De la balle qui exécuta Patrick Lionel Ayah Kameni le 27 février 2008, on ne sait pas encore le calibre. Mais c’est parce qu’on ne sait pas le fusil qui l’avait tiré, le nom du soldat qui ce jour-là, dans le salon de ses parents, mit fin à la vie de cet enfant de 11 ans, élève au lycée de Loum, étant demeuré secret parce qu’il n’y eut jamais d’enquête. Il est donc certain qu’aujourd’hui, ce soldat uniformisé, s’il a des enfants, leur présente son visage de père de famille ; s’il a une épouse, ne lui a pas encore dit le criminel qu’il est ; s’il a une maitresse, ne lui a pas révélé qu’il y a encore sous les ongles des doigts avec lesquels il la caresse, le sang de la première victime des massacres de février 2008.

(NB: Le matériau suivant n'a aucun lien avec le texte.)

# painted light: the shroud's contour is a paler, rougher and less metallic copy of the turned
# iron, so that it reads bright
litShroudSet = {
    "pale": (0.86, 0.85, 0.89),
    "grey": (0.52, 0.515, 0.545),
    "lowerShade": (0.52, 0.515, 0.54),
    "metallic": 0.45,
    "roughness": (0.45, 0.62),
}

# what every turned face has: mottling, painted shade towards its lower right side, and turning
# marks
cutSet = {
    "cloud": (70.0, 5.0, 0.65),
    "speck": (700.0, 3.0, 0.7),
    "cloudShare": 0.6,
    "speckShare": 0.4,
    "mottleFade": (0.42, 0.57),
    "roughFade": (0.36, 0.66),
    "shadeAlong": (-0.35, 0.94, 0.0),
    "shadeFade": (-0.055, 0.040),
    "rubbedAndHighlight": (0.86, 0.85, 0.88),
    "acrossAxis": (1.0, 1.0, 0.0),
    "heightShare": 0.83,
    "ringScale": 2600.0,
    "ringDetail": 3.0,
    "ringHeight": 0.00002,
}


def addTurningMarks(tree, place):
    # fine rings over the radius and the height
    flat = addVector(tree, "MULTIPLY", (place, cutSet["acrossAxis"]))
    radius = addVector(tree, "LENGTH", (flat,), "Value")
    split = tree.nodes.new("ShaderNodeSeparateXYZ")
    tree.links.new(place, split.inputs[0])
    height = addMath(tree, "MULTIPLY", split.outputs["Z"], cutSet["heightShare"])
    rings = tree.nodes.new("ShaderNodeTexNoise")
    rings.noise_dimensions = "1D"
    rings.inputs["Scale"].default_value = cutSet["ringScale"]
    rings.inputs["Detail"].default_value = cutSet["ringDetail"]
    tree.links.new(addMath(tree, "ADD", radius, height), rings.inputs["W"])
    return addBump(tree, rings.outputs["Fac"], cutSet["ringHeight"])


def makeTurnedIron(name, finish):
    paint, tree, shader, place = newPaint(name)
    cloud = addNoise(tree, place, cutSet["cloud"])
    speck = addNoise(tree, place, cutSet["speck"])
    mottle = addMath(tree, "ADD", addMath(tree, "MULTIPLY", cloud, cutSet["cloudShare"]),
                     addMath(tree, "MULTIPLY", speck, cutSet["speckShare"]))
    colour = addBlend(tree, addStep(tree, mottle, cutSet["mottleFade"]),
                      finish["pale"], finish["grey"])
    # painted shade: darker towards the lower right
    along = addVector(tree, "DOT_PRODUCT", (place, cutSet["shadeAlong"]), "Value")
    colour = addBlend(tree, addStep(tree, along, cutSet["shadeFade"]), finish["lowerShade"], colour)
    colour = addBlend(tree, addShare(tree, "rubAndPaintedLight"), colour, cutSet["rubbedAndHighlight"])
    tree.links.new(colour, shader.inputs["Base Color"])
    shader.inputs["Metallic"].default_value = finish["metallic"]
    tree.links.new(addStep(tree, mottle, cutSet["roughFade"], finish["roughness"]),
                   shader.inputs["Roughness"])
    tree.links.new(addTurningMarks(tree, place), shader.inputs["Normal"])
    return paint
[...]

Ce qui est certain pourtant, c’est que Patrick n’aura pas seulement écrit son nom en lettre pourpre à côté de celui d’Eric Takou, cet autre enfant jadis exécuté par le renouveau, il se sera assis au panthéon des tambours de la libération des damnés, aux côtés de ces enfants sud-africains qui nombreux à Sharperville se seront couchés dans les tombes que la tyrannie fabrique toujours à l’innocence, de ces enfants de Palestine qui nous montrent encore combien le futur est porté par la naïveté de leurs actes simples, de ces enfants de la révolution française dont Bara donna au peintre David la figure éternellement sublime de la promesse, de ces enfants que chanta Victor Hugo sous le visage de Gavroche.
C’est que la balle qui exécuta le petit Patrick, en ce jour qui à jamais restera marqué dans la mémoire sanglante du régime de Biya, est très connue dans l’histoire de l’ignominie : elle a le rouillé de l’oppression qui à bout de souffle pourchasse des gamins dans les rues, dans les ruelles, dans les mapans des sous-quartiers, et leur perce un trou dans la nuque, devant le visage effaré de leur famille.

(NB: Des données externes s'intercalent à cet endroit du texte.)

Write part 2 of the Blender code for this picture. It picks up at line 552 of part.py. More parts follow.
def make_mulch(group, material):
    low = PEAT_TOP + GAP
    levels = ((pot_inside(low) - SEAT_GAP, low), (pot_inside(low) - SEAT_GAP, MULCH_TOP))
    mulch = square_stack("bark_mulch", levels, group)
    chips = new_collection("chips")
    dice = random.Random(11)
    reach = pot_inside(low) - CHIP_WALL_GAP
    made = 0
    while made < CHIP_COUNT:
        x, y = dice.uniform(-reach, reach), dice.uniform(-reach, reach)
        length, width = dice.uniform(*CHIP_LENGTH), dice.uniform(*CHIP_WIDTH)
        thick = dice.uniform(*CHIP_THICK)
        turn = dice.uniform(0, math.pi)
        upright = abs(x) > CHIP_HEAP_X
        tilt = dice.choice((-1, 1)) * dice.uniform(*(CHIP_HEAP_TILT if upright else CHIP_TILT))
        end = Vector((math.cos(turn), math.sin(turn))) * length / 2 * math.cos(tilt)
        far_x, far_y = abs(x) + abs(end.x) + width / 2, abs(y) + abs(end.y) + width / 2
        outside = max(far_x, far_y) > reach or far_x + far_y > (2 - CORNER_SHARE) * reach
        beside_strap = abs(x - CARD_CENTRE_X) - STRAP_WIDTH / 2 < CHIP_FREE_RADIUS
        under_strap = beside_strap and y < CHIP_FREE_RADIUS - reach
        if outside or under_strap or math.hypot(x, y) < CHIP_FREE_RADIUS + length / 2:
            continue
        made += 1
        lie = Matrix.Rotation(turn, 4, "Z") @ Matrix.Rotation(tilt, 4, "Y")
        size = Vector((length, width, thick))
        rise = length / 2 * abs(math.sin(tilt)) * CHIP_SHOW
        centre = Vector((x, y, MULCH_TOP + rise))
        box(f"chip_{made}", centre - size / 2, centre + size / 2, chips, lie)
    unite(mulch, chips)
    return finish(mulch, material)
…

Elle a le hideux de la tyrannie qui présente le parfumé de son existence moribonde au monde, sous le visage d’une famille présidentielle qui déroule devant les télévisions familiales, des enfants à bas âge autour d’un père à la voix de ferraille, quand en même temps elle prive une famille dans le secret d’une ville de campagne, de son gamin. Dire que la langue française si bavarde pour nous designer une femme qui a perdu son mari – veuve, celle-là que les Camerounais soupçonnent d’être joyeuse – n’a pas encore trouvé de mot pour designer une mère comme celle de Patrick, qui a perdu son fils ! Dire que le renouveau, mais aussi ceux qui comme Maurice Kamto, ou Marafa Hamidou Yaya se trouvaient de l’autre côté du fusil qui exécuta le petit Patrick, voudraient bien retuer ce jeune mort de Loum, tout comme ces centaines de Camerounais qui avec lui jonchent la fosse commune des grandes ambitions, pour encore plus facilement se propulser ! Mais vers quoi ? La béance qui s’est creusée dans ces familles trouées par la sanglante violence du renouveau, par l’exécution de cet ange de notre liberté, le petit Patrick, a la profondeur du néant que sont les mille promesses du tueur et de ses créatures.
A notre peuple qui s’étonne encore de l’effondrement successif de ces pays africains, il est urgent de montrer la béance creusée dans des centaines de familles camerounaises par les balles des soldats du renouveau, il est salutaire de montrer le trou creusé dans la nuque de nombreux Camerounais par les balles d’un régime qui a fait de l’impunité sa fondation, mais surtout il est nécessaire de dire que la damnation du renouveau a le visage candide de sa victime la plus jeune : Patrick Lionel Ayah Kameni.
Voilà l’évidence qui de part le monde ces jours réunit des compatriotes en un mémorial pour les morts de février 2008.